Do this:
Print out the material that follows word for word.
+ + + +
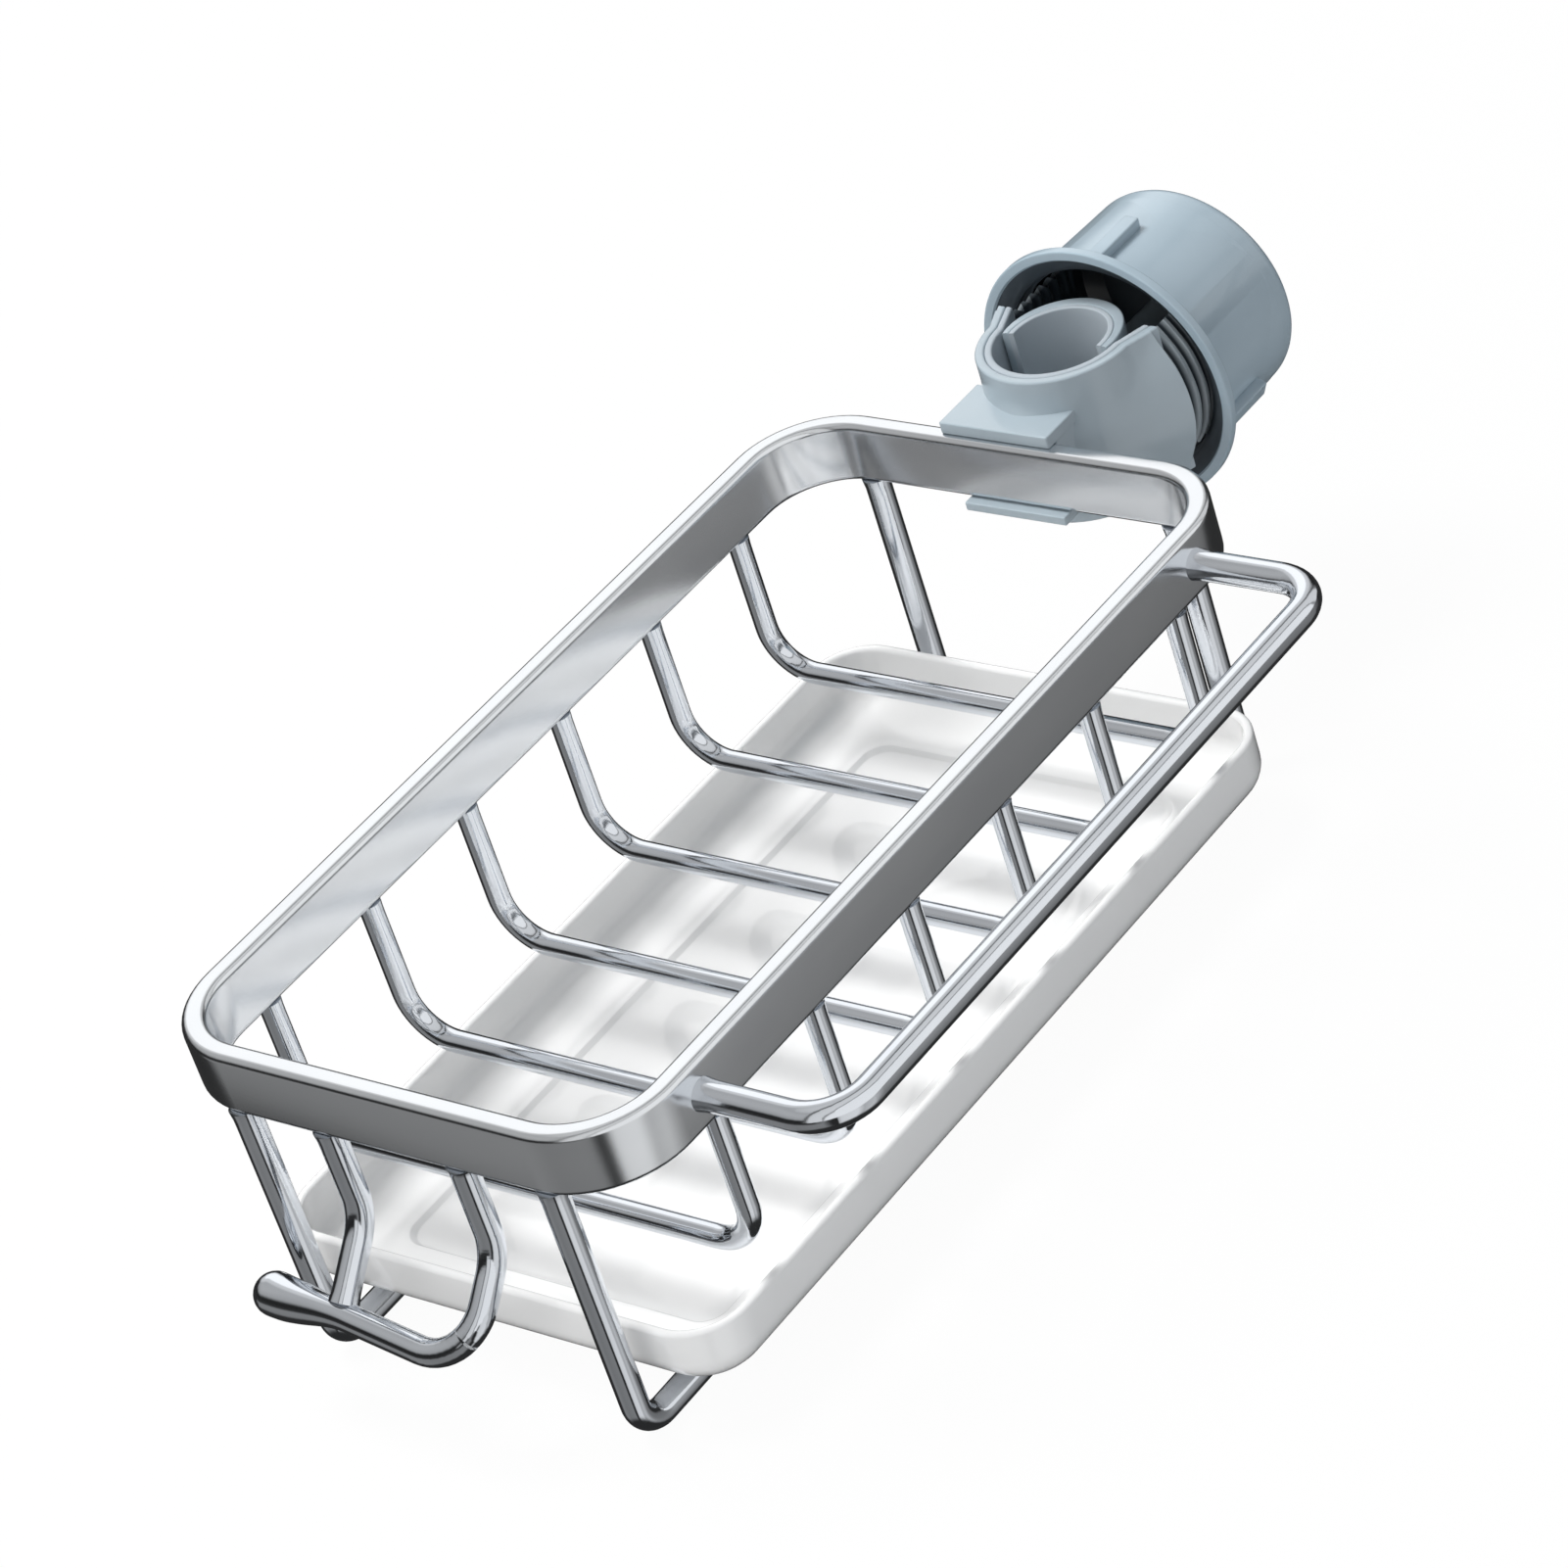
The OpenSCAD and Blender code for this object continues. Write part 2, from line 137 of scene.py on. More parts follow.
# Arms with the thread
THREAD_CORE = 21.2
THREAD_HEIGHT = 1.6
# Heights over the thread's core between which the painted groove shade fades out
GROOVE_SHADE = (0.5, 1.4)
THREAD_PITCH = 3.0
THREAD_START_Y = 6.9
THREAD_END_Y = 27.4
THREAD_FOOT = 1.28
THREAD_CREST = 0.42
THREAD_ROWS = 16
ARM_CHAMFER = 0.8

# Moving jaw, with its guides and stem
SEAT_RADIUS = 10.2
SEAT_LINING = 1.2
ARCH_RADIUS = 13.0
ARCH_SHIFT = 1.0
ARCH_END = np.radians(-6.8)
ARCH_TOP = 16.7
GUIDE_HALF = 15.7
GUIDE_HALF_HEIGHT = 6.0
GUIDE_FRONT_Y = 12.0
GUIDE_BACK_Y = 17.0
GUIDE_ROUNDING = 0.6
STEM_RADIUS = 4.5
STEM_START_Y = 13.4
STEM_TIP_Y = 41.0
BUTTON_RADIUS = 6.5
BUTTON_LENGTH = 3.0
BUTTON_EDGE = 0.4
SWIVEL_PLAY = 0.1

# Nut
NUT_FLANGE = 29.4
NUT_RADIUS = 25.4
NUT_TAPER = 1.2
NUT_ROUNDING = 3.0
NUT_BORE = 24.0
NUT_MOUTH_Y = 10.6
NUT_BACK_Y = 44.6
NUT_END = 2.6
FLANGE_THICKNESS = 2.2
NUT_RIDGE = 0.9
NUT_RIDGE_ANGLE = np.radians(28)
NUT_THREAD_HEIGHT = 1.1
NUT_THREAD_FOOT = 0.9
NUT_THREAD_CREST = 0.3
NUT_THREAD_END_Y = 19.4
BOSS_RADIUS = 8.5
BOSS_LENGTH = 7.0
GRIP_ANGLES = np.radians([86, -26, -146])
GRIP_LENGTH = 16.4
GRIP_HALF = 1.7
GRIP_HEIGHT = 1.3
GRIP_ROOT = 1.5
GRIP_ROUNDING = 0.4

# Middle of the band, where the wires end
WIRE_END_Y = RIM_LENGTH / 2 - BAND_THICKNESS / 2
RIB_X = RIM_WIDTH / 2 - BAND_THICKNESS / 2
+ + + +
Reply:
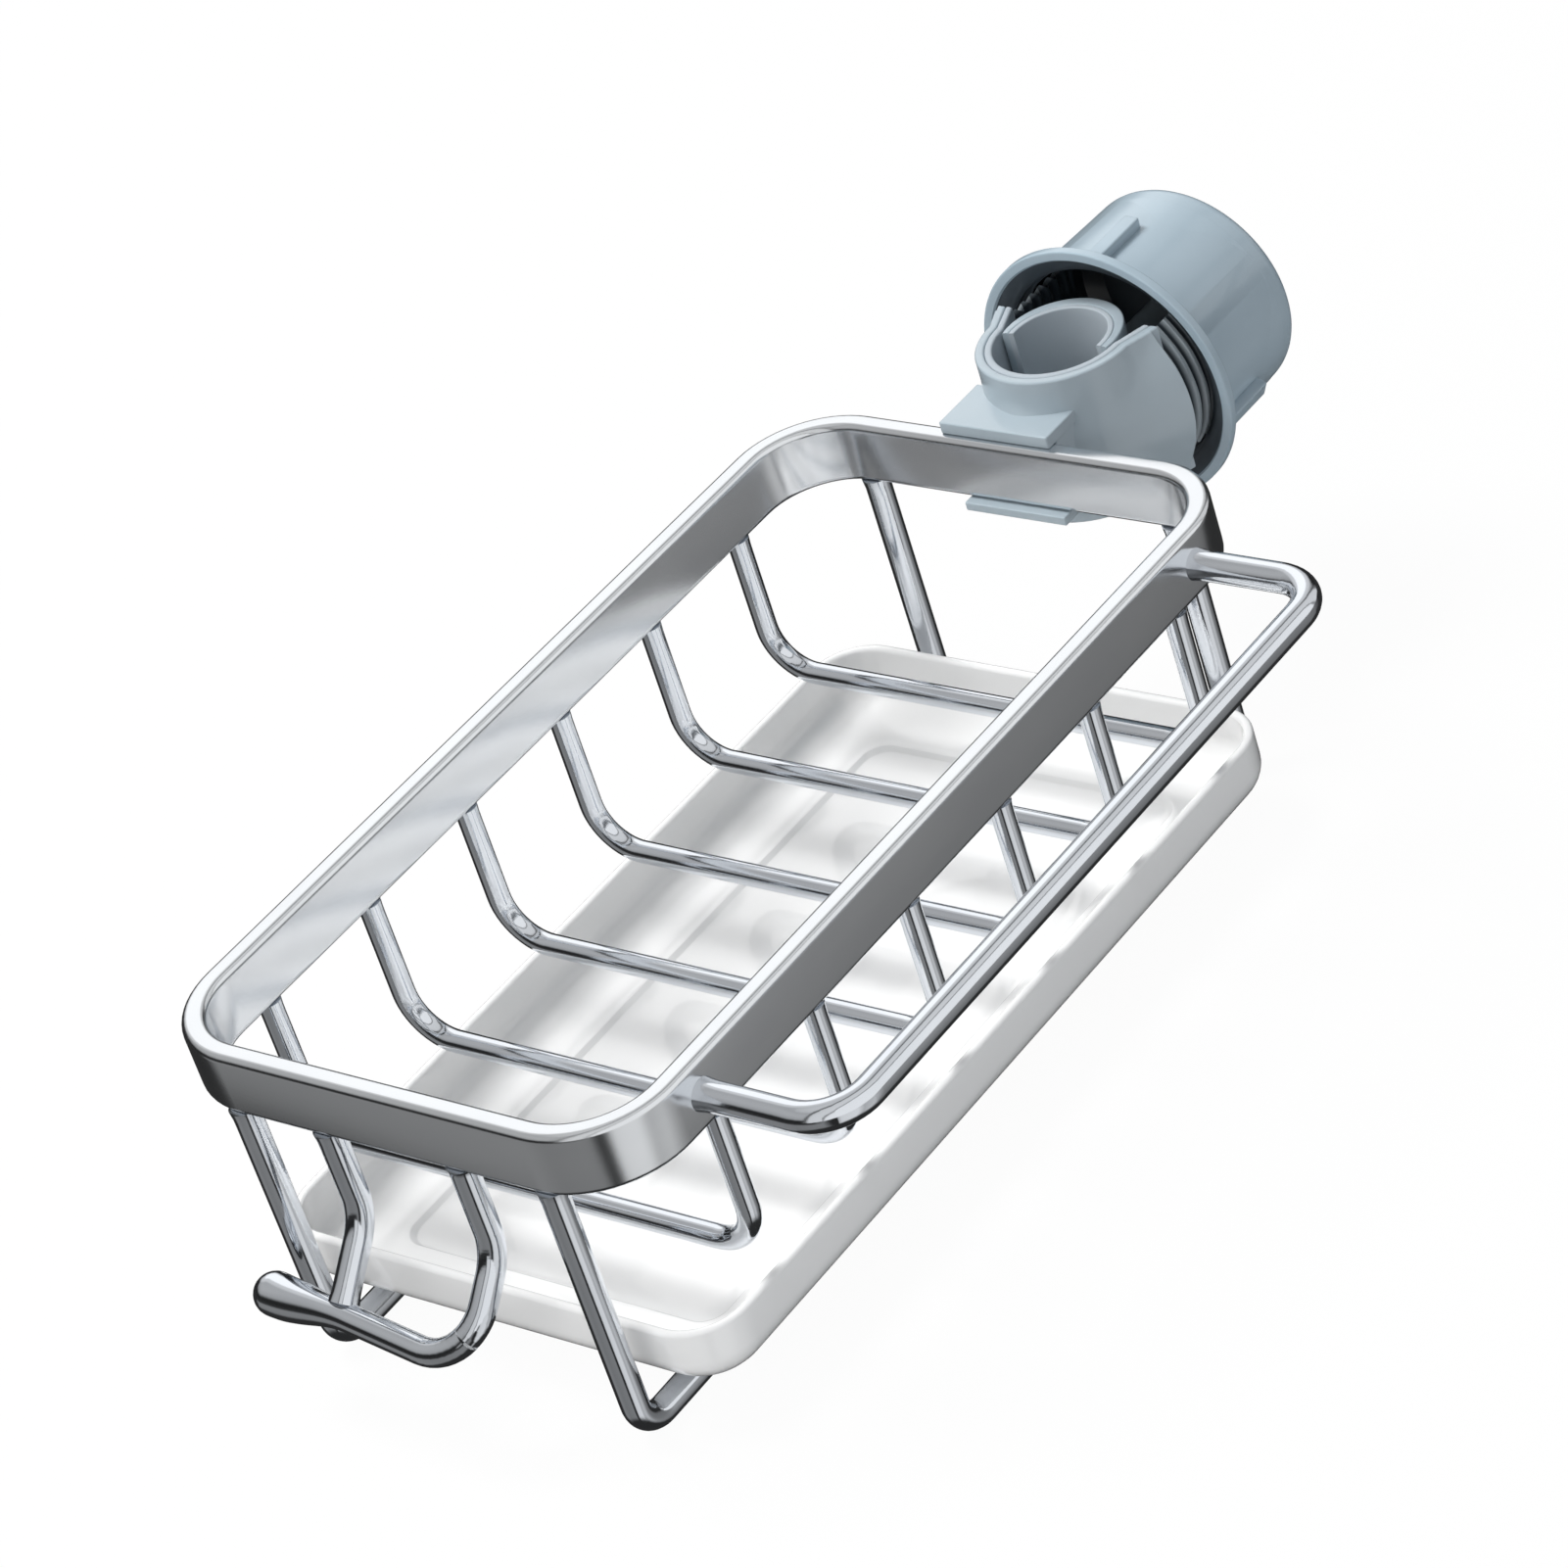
The OpenSCAD and Blender code for this object continues. Write part 2, from line 137 of scene.py on. More parts follow.
# Arms with the thread
THREAD_CORE = 21.2
THREAD_HEIGHT = 1.6
# Heights over the thread's core between which the painted groove shade fades out
GROOVE_SHADE = (0.5, 1.4)
THREAD_PITCH = 3.0
THREAD_START_Y = 6.9
THREAD_END_Y = 27.4
THREAD_FOOT = 1.28
THREAD_CREST = 0.42
THREAD_ROWS = 16
ARM_CHAMFER = 0.8

# Moving jaw, with its guides and stem
SEAT_RADIUS = 10.2
SEAT_LINING = 1.2
ARCH_RADIUS = 13.0
ARCH_SHIFT = 1.0
ARCH_END = np.radians(-6.8)
ARCH_TOP = 16.7
GUIDE_HALF = 15.7
GUIDE_HALF_HEIGHT = 6.0
GUIDE_FRONT_Y = 12.0
GUIDE_BACK_Y = 17.0
GUIDE_ROUNDING = 0.6
STEM_RADIUS = 4.5
STEM_START_Y = 13.4
STEM_TIP_Y = 41.0
BUTTON_RADIUS = 6.5
BUTTON_LENGTH = 3.0
BUTTON_EDGE = 0.4
SWIVEL_PLAY = 0.1

# Nut
NUT_FLANGE = 29.4
NUT_RADIUS = 25.4
NUT_TAPER = 1.2
NUT_ROUNDING = 3.0
NUT_BORE = 24.0
NUT_MOUTH_Y = 10.6
NUT_BACK_Y = 44.6
NUT_END = 2.6
FLANGE_THICKNESS = 2.2
NUT_RIDGE = 0.9
NUT_RIDGE_ANGLE = np.radians(28)
NUT_THREAD_HEIGHT = 1.1
NUT_THREAD_FOOT = 0.9
NUT_THREAD_CREST = 0.3
NUT_THREAD_END_Y = 19.4
BOSS_RADIUS = 8.5
BOSS_LENGTH = 7.0
GRIP_ANGLES = np.radians([86, -26, -146])
GRIP_LENGTH = 16.4
GRIP_HALF = 1.7
GRIP_HEIGHT = 1.3
GRIP_ROOT = 1.5
GRIP_ROUNDING = 0.4

# Middle of the band, where the wires end
WIRE_END_Y = RIM_LENGTH / 2 - BAND_THICKNESS / 2
RIB_X = RIM_WIDTH / 2 - BAND_THICKNESS / 2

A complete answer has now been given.